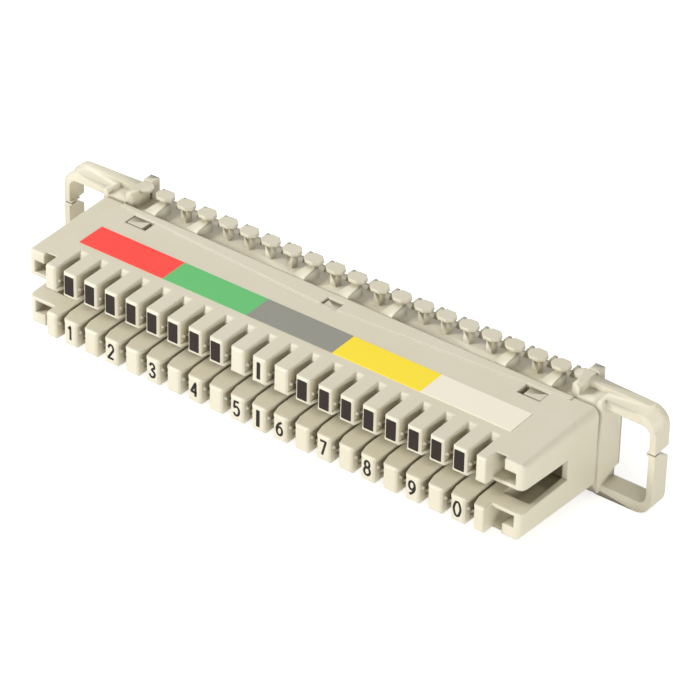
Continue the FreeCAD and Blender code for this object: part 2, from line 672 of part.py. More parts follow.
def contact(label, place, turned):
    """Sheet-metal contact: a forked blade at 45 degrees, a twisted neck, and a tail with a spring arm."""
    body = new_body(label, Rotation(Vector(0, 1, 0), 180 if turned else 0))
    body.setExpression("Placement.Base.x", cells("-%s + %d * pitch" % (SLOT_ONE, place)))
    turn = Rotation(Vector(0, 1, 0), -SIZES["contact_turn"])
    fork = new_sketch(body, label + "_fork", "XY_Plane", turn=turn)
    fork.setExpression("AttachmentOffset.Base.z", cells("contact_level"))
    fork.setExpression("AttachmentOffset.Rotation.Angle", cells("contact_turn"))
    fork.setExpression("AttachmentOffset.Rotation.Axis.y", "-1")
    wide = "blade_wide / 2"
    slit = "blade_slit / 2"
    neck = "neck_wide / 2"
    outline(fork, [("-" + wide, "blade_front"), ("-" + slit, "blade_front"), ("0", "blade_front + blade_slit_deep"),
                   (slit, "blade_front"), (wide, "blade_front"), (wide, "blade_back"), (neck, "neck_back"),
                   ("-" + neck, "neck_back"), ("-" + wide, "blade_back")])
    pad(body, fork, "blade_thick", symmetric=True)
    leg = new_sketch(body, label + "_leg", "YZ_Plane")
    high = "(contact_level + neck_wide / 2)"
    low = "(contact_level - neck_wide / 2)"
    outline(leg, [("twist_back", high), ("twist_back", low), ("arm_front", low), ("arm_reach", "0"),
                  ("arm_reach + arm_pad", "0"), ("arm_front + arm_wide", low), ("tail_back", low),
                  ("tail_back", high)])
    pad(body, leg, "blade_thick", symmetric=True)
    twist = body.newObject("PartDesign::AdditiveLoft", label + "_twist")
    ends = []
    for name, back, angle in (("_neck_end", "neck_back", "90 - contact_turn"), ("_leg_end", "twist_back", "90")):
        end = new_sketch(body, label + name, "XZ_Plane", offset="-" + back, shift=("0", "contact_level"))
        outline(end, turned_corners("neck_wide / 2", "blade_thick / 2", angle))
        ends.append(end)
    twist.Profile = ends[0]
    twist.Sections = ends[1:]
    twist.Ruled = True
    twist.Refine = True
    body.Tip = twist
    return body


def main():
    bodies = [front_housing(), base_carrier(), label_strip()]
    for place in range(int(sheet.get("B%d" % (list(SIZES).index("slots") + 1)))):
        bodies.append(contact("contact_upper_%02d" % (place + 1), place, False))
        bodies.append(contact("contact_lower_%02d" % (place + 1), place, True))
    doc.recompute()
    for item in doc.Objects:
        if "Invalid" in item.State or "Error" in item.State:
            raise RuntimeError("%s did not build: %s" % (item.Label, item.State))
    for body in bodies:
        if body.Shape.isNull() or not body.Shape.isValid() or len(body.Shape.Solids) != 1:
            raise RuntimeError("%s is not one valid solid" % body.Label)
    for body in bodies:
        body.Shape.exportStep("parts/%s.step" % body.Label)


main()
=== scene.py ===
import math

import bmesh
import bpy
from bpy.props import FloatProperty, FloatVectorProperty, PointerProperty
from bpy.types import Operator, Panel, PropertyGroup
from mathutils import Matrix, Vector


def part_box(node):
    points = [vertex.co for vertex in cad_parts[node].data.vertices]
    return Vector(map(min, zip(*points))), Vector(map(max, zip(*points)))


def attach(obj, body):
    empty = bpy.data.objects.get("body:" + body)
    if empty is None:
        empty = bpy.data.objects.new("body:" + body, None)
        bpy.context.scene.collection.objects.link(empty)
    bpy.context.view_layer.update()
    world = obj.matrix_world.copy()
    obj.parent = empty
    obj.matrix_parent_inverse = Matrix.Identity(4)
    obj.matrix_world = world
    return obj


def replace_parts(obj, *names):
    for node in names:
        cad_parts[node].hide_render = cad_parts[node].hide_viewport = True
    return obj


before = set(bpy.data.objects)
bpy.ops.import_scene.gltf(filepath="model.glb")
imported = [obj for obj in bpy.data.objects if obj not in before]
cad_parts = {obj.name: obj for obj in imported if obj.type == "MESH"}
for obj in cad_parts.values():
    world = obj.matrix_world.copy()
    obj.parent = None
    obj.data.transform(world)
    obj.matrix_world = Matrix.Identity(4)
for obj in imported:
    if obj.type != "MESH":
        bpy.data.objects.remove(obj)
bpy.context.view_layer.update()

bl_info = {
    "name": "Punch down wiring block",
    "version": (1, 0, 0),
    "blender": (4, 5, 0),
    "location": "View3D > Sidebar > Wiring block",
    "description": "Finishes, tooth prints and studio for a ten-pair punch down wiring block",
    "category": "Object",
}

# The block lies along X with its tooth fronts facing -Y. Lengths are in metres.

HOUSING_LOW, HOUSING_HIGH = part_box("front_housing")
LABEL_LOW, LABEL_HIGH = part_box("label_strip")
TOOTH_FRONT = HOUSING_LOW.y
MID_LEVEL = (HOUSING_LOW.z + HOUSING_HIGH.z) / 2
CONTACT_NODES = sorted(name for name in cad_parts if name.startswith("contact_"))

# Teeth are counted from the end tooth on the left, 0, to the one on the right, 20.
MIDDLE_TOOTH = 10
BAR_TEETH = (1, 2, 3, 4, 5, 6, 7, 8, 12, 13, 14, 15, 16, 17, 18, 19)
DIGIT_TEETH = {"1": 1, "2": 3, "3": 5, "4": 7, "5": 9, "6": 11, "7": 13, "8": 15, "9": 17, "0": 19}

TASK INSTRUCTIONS
Write out all the data again, exactly as it appears.

EXERCISE RESPONSE
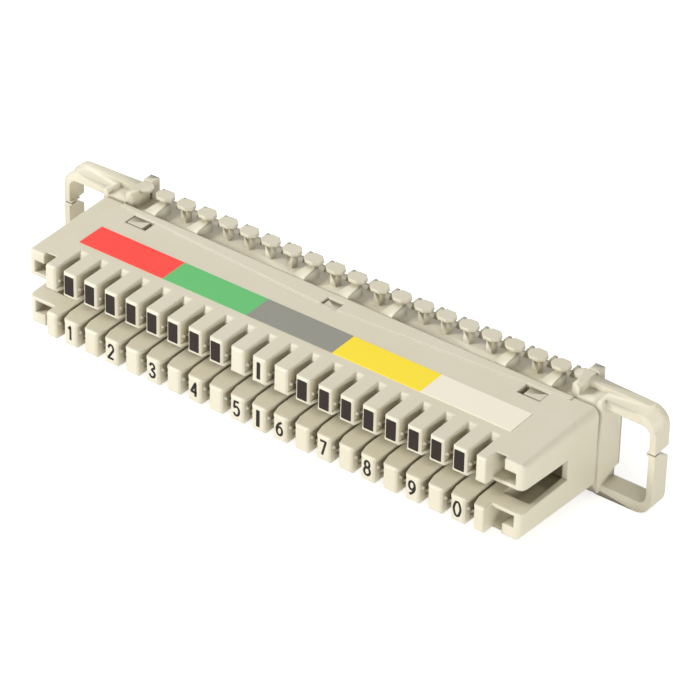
Continue the FreeCAD and Blender code for this object: part 2, from line 672 of part.py. More parts follow.
def contact(label, place, turned):
    """Sheet-metal contact: a forked blade at 45 degrees, a twisted neck, and a tail with a spring arm."""
    body = new_body(label, Rotation(Vector(0, 1, 0), 180 if turned else 0))
    body.setExpression("Placement.Base.x", cells("-%s + %d * pitch" % (SLOT_ONE, place)))
    turn = Rotation(Vector(0, 1, 0), -SIZES["contact_turn"])
    fork = new_sketch(body, label + "_fork", "XY_Plane", turn=turn)
    fork.setExpression("AttachmentOffset.Base.z", cells("contact_level"))
    fork.setExpression("AttachmentOffset.Rotation.Angle", cells("contact_turn"))
    fork.setExpression("AttachmentOffset.Rotation.Axis.y", "-1")
    wide = "blade_wide / 2"
    slit = "blade_slit / 2"
    neck = "neck_wide / 2"
    outline(fork, [("-" + wide, "blade_front"), ("-" + slit, "blade_front"), ("0", "blade_front + blade_slit_deep"),
                   (slit, "blade_front"), (wide, "blade_front"), (wide, "blade_back"), (neck, "neck_back"),
                   ("-" + neck, "neck_back"), ("-" + wide, "blade_back")])
    pad(body, fork, "blade_thick", symmetric=True)
    leg = new_sketch(body, label + "_leg", "YZ_Plane")
    high = "(contact_level + neck_wide / 2)"
    low = "(contact_level - neck_wide / 2)"
    outline(leg, [("twist_back", high), ("twist_back", low), ("arm_front", low), ("arm_reach", "0"),
                  ("arm_reach + arm_pad", "0"), ("arm_front + arm_wide", low), ("tail_back", low),
                  ("tail_back", high)])
    pad(body, leg, "blade_thick", symmetric=True)
    twist = body.newObject("PartDesign::AdditiveLoft", label + "_twist")
    ends = []
    for name, back, angle in (("_neck_end", "neck_back", "90 - contact_turn"), ("_leg_end", "twist_back", "90")):
        end = new_sketch(body, label + name, "XZ_Plane", offset="-" + back, shift=("0", "contact_level"))
        outline(end, turned_corners("neck_wide / 2", "blade_thick / 2", angle))
        ends.append(end)
    twist.Profile = ends[0]
    twist.Sections = ends[1:]
    twist.Ruled = True
    twist.Refine = True
    body.Tip = twist
    return body


def main():
    bodies = [front_housing(), base_carrier(), label_strip()]
    for place in range(int(sheet.get("B%d" % (list(SIZES).index("slots") + 1)))):
        bodies.append(contact("contact_upper_%02d" % (place + 1), place, False))
        bodies.append(contact("contact_lower_%02d" % (place + 1), place, True))
    doc.recompute()
    for item in doc.Objects:
        if "Invalid" in item.State or "Error" in item.State:
            raise RuntimeError("%s did not build: %s" % (item.Label, item.State))
    for body in bodies:
        if body.Shape.isNull() or not body.Shape.isValid() or len(body.Shape.Solids) != 1:
            raise RuntimeError("%s is not one valid solid" % body.Label)
    for body in bodies:
        body.Shape.exportStep("parts/%s.step" % body.Label)


main()
=== scene.py ===
import math

import bmesh
import bpy
from bpy.props import FloatProperty, FloatVectorProperty, PointerProperty
from bpy.types import Operator, Panel, PropertyGroup
from mathutils import Matrix, Vector


def part_box(node):
    points = [vertex.co for vertex in cad_parts[node].data.vertices]
    return Vector(map(min, zip(*points))), Vector(map(max, zip(*points)))


def attach(obj, body):
    empty = bpy.data.objects.get("body:" + body)
    if empty is None:
        empty = bpy.data.objects.new("body:" + body, None)
        bpy.context.scene.collection.objects.link(empty)
    bpy.context.view_layer.update()
    world = obj.matrix_world.copy()
    obj.parent = empty
    obj.matrix_parent_inverse = Matrix.Identity(4)
    obj.matrix_world = world
    return obj


def replace_parts(obj, *names):
    for node in names:
        cad_parts[node].hide_render = cad_parts[node].hide_viewport = True
    return obj


before = set(bpy.data.objects)
bpy.ops.import_scene.gltf(filepath="model.glb")
imported = [obj for obj in bpy.data.objects if obj not in before]
cad_parts = {obj.name: obj for obj in imported if obj.type == "MESH"}
for obj in cad_parts.values():
    world = obj.matrix_world.copy()
    obj.parent = None
    obj.data.transform(world)
    obj.matrix_world = Matrix.Identity(4)
for obj in imported:
    if obj.type != "MESH":
        bpy.data.objects.remove(obj)
bpy.context.view_layer.update()

bl_info = {
    "name": "Punch down wiring block",
    "version": (1, 0, 0),
    "blender": (4, 5, 0),
    "location": "View3D > Sidebar > Wiring block",
    "description": "Finishes, tooth prints and studio for a ten-pair punch down wiring block",
    "category": "Object",
}

# The block lies along X with its tooth fronts facing -Y. Lengths are in metres.

HOUSING_LOW, HOUSING_HIGH = part_box("front_housing")
LABEL_LOW, LABEL_HIGH = part_box("label_strip")
TOOTH_FRONT = HOUSING_LOW.y
MID_LEVEL = (HOUSING_LOW.z + HOUSING_HIGH.z) / 2
CONTACT_NODES = sorted(name for name in cad_parts if name.startswith("contact_"))

# Teeth are counted from the end tooth on the left, 0, to the one on the right, 20.
MIDDLE_TOOTH = 10
BAR_TEETH = (1, 2, 3, 4, 5, 6, 7, 8, 12, 13, 14, 15, 16, 17, 18, 19)
DIGIT_TEETH = {"1": 1, "2": 3, "3": 5, "4": 7, "5": 9, "6": 11, "7": 13, "8": 15, "9": 17, "0": 19}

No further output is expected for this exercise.